So there is another damned fact, so damned I still have absolutely no memory of it. As far as I am concerned, it never happened. But apparently it did. The clear sense of the uncanny with which Mom spoke of it was matched by Dad's calm confirmation of it all when I asked him about Mom's memories, and this despite his usual skepticism of all such claims (I was with him once when he discovered the likely source of some ghostly music allegedly heard in a local abandoned graveyard—a crumbling schoolhouse tucked away in the trees with an old piano in it, whose exposed strings could have easily hummed in the wind). Jerry was less helpful but equally to the point when he wrote back in answer to my brotherly request for his own precise memories: “Dude, I was
five
.” Not that age helps much here. Neither Mom nor Dad has the slightest idea what it was. Only that we all saw it, that it was real.

So there is a story, a story I didn't even know I had. Here is another, again from my own life, but now from my adolescence and youth and in a distant, buffered, unconscious mode that can be read in many ways, including in very traditional orthodox ways (that is, through the eyes of Catholic piety, whose reading I once fully accepted).
1
The simple truth is that nothing is really very clear here, that nothing is either really simple or clearly true. And
that
is my point.

We've
already encountered this impossible story before, many times, but we have never had the chance to tell it and so make it seem possible. It would do us well now to return to it here at the very end, not to reach any final closure of meaning, much less to give the “correct” reading, but to perform and finalize our own fantastic uncertainty. The story involves the events of Fátima, Portugal, in the second decade of the last century. It has usually been read, with some justification, within the mythological system of Roman Catholicism. I am now going to read it, with some justification, within the mythological system of the ufological literature.

“Here comes a whopper,” as Charles Fort would say. . . .

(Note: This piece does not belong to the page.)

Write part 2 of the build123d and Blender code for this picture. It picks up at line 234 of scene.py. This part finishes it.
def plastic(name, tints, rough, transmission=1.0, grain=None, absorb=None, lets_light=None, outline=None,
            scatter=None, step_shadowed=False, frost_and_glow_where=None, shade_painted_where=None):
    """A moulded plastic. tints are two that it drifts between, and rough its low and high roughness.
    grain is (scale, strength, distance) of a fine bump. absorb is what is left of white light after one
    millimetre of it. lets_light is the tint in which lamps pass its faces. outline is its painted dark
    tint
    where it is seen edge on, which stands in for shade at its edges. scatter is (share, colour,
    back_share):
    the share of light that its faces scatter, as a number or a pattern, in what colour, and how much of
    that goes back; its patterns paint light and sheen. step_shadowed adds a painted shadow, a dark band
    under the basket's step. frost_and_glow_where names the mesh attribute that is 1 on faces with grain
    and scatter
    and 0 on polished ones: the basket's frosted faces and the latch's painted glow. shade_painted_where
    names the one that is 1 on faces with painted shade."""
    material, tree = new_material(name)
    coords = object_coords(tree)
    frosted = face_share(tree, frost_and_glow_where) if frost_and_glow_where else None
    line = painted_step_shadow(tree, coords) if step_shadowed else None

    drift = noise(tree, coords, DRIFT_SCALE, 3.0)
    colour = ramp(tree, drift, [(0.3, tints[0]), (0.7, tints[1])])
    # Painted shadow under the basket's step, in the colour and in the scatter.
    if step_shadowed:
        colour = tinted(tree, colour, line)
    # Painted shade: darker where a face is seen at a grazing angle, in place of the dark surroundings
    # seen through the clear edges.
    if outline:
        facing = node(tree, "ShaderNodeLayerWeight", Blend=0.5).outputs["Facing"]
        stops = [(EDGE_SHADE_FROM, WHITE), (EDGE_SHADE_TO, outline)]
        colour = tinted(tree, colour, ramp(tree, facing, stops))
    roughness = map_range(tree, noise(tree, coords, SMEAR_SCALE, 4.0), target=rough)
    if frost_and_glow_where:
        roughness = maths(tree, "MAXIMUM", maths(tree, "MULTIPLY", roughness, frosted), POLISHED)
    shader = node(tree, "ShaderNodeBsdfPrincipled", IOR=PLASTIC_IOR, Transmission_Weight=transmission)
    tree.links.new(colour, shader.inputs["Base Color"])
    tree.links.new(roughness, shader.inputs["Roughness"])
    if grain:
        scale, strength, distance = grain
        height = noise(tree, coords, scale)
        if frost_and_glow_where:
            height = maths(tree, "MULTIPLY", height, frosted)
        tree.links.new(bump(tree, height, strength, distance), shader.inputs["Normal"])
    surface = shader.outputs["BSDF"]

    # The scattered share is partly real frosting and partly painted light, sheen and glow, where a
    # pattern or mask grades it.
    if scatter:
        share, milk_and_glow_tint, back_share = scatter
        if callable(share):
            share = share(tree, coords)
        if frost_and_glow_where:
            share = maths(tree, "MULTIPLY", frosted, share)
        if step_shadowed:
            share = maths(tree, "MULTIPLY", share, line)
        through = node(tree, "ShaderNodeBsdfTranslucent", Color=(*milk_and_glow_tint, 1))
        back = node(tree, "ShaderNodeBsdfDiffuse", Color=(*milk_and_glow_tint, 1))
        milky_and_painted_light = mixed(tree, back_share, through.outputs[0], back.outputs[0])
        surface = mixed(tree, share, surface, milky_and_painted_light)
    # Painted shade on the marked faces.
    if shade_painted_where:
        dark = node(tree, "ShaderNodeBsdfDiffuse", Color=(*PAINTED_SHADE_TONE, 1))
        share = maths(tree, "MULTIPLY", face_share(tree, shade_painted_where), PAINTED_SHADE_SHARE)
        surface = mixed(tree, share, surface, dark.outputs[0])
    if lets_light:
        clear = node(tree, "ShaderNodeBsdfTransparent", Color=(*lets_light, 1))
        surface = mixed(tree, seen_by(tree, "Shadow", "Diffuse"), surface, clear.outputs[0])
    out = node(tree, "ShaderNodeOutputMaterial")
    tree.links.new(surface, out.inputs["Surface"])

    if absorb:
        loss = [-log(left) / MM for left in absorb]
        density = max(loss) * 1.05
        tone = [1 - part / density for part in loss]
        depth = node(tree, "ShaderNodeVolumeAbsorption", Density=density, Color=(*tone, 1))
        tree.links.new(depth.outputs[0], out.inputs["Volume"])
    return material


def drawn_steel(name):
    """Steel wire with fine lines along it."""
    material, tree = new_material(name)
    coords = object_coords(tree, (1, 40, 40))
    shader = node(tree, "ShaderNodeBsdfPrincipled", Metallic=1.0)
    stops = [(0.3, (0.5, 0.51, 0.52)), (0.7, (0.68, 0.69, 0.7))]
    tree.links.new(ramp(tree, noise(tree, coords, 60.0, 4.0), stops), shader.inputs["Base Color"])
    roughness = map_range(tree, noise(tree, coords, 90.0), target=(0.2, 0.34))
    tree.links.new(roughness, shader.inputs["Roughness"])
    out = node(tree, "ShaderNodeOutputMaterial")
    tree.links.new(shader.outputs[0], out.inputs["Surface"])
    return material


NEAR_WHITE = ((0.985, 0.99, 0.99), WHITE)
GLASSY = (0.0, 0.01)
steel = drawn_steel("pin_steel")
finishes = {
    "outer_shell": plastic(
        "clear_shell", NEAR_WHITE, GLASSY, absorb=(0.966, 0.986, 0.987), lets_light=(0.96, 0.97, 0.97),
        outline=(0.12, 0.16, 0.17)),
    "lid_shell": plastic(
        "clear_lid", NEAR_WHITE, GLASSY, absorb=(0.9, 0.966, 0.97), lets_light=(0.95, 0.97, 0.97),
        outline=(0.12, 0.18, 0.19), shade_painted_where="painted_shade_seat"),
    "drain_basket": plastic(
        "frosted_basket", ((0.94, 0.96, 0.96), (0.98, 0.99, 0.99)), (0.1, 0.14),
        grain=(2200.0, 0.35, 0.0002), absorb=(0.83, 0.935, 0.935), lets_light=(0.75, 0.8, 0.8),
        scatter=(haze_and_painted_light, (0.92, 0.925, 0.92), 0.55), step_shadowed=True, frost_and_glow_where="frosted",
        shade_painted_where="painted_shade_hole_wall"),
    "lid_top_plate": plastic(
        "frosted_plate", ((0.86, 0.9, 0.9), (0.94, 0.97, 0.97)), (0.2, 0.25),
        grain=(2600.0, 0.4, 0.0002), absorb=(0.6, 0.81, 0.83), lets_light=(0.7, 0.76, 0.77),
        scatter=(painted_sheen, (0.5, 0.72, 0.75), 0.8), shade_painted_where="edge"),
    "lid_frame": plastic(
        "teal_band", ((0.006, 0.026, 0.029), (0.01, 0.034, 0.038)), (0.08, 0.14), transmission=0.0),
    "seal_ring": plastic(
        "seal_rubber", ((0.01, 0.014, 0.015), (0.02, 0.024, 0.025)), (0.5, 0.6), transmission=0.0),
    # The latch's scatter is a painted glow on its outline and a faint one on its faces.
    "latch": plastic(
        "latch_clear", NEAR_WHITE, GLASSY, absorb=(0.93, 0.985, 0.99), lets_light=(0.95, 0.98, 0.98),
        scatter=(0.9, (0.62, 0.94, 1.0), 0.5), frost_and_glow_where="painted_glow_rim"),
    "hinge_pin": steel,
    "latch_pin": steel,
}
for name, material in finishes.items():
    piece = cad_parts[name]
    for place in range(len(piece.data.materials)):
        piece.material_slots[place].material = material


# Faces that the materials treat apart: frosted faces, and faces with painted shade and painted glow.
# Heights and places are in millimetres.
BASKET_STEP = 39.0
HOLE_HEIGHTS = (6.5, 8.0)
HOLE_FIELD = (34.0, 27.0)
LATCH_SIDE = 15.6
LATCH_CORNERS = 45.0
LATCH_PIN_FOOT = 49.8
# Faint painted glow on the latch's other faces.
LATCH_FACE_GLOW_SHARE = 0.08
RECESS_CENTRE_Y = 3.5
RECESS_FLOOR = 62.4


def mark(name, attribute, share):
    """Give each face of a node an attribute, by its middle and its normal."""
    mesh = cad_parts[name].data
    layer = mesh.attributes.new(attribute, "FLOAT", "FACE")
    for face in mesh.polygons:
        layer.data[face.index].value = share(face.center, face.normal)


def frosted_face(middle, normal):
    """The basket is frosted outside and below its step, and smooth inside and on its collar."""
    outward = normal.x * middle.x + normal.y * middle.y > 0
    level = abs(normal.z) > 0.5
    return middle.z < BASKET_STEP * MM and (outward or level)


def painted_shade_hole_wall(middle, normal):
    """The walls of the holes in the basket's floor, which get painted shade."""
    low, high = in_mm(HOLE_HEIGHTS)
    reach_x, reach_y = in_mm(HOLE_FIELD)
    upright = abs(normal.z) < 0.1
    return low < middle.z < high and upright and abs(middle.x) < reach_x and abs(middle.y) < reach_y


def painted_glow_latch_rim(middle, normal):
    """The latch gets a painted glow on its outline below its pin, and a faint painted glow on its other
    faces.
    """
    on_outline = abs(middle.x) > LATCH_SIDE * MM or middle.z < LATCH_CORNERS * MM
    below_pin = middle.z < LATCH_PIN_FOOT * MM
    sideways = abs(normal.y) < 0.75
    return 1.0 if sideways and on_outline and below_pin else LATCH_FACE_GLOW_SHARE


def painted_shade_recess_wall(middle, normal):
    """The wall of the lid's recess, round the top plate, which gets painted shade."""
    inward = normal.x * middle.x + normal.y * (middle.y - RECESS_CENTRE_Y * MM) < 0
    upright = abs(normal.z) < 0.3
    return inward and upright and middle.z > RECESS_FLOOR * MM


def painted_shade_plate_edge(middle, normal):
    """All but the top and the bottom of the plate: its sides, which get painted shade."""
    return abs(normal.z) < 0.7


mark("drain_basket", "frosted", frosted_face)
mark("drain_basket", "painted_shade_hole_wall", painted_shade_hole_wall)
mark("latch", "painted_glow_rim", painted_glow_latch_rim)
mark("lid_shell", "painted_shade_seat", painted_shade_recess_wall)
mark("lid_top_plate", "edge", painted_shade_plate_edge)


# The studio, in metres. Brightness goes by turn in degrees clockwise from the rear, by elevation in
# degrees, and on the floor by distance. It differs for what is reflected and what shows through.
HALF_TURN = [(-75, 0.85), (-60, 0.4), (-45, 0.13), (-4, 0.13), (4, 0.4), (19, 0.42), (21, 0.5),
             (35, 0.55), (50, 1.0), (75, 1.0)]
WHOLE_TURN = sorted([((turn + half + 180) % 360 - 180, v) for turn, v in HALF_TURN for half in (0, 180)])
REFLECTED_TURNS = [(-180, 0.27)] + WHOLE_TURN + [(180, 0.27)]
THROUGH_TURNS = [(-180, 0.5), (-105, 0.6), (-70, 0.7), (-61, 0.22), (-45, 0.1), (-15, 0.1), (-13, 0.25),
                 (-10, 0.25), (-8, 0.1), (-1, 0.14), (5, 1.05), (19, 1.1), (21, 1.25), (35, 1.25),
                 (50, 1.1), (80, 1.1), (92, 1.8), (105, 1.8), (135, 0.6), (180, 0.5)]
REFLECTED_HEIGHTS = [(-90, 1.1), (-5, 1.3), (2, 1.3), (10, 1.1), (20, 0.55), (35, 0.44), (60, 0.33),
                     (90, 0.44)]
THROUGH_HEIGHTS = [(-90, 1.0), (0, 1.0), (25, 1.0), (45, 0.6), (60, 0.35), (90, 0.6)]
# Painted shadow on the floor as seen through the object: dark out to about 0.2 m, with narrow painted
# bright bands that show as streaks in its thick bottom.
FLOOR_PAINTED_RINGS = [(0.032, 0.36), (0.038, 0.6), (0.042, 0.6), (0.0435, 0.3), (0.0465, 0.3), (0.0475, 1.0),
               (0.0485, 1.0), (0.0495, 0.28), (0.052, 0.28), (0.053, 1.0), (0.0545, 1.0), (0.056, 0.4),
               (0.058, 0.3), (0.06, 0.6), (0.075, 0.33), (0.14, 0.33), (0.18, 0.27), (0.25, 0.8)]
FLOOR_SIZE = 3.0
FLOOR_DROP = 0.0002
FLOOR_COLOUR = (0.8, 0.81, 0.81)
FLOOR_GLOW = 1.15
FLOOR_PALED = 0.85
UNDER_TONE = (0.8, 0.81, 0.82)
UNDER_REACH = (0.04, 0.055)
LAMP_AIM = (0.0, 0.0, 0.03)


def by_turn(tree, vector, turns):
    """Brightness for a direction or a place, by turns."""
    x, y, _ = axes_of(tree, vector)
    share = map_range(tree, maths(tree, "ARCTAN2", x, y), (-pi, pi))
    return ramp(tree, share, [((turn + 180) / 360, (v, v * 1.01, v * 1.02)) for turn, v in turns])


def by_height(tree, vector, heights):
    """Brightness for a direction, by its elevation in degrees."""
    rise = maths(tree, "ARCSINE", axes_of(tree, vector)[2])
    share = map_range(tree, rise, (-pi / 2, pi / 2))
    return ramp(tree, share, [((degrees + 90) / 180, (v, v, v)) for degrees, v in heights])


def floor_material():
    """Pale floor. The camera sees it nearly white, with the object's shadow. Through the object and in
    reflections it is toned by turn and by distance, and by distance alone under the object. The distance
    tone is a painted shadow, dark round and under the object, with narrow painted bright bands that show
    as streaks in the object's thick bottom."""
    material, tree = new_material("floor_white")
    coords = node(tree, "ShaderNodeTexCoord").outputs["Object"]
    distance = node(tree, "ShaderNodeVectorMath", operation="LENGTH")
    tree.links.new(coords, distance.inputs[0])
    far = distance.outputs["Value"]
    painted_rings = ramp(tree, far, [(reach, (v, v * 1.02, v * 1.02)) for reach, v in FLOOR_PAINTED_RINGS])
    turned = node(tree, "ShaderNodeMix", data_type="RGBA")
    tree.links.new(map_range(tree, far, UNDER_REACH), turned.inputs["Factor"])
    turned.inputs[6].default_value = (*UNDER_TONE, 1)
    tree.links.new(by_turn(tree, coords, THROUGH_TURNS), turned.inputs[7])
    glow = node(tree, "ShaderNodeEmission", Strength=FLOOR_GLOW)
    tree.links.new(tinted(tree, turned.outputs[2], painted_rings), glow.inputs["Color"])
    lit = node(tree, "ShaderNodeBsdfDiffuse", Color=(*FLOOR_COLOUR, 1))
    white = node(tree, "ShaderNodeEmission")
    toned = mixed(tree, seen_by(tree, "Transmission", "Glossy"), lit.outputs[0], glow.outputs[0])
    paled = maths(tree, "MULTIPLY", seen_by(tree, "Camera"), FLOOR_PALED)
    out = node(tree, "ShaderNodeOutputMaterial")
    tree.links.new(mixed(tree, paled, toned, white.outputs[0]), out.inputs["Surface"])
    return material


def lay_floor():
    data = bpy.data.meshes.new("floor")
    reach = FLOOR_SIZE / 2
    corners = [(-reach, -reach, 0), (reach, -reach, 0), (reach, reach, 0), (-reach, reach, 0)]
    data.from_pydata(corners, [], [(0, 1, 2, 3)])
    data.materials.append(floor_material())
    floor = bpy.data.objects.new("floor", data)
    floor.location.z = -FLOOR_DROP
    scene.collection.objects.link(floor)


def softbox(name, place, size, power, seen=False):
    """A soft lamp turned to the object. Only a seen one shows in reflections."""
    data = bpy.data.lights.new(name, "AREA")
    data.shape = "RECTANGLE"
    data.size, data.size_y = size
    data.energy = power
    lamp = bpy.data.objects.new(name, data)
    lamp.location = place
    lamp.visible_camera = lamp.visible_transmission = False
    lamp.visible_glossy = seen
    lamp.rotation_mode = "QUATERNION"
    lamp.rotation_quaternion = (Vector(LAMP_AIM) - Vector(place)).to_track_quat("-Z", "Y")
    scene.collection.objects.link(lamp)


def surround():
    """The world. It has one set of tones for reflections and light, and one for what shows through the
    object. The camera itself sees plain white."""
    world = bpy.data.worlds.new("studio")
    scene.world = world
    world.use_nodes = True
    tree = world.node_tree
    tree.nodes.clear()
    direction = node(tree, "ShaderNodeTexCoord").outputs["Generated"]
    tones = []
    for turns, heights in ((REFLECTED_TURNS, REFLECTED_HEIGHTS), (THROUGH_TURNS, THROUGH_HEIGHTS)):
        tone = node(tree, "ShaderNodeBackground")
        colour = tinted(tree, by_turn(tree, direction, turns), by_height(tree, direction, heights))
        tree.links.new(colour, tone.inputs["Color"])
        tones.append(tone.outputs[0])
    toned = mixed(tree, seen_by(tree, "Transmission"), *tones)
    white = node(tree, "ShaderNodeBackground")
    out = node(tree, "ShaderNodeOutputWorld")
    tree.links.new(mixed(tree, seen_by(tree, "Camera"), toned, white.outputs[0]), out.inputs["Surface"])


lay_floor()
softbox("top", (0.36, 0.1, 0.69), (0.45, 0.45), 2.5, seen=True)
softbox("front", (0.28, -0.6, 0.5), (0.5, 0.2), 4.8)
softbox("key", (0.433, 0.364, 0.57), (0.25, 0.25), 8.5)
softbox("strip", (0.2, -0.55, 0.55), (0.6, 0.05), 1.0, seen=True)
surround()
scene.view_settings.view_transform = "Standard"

Three little shepherds. Jacinta was just seven years old, her older brother, Francisco, nine. Their cousin, Lucia, was ten. Within a few years both Francisco and Jacinta would be dead, and Lucia, at the tender age of fourteen, would be secretly whisked off to a private boarding school in Porto, far from her home town. She was instructed not to tell anyone where she was going, nor to tell anyone who she was. She was also not to speak of the extraordinary events that transpired for six consecutive months between May 13 and October 13, 1917. She would have to leave all of her loved ones. She could write only to her mother, and this only after the letters from the child or the mother were passed through a vicar of the church. Poor Lucia's immediate response to such a traumatic demand was very clear: she compared her fate to being “buried alive in a sepulcher.” She refused to go. But then she later allowed herself to be persuaded, to be buried. She would later enter a cloistered convent, where she would spend the rest of her life in silence and solitude. All that she wrote had to be passed through a bishop's hand, and the Holy Congregation for the Doctrine of the Faith (what was once the Holy Inquisition) reserved the right to grant or deny authorization for any visitor.
2

What sort of secret knowledge could possibly justify this kind of lifelong vigilance and control? What on earth did Lucia witness?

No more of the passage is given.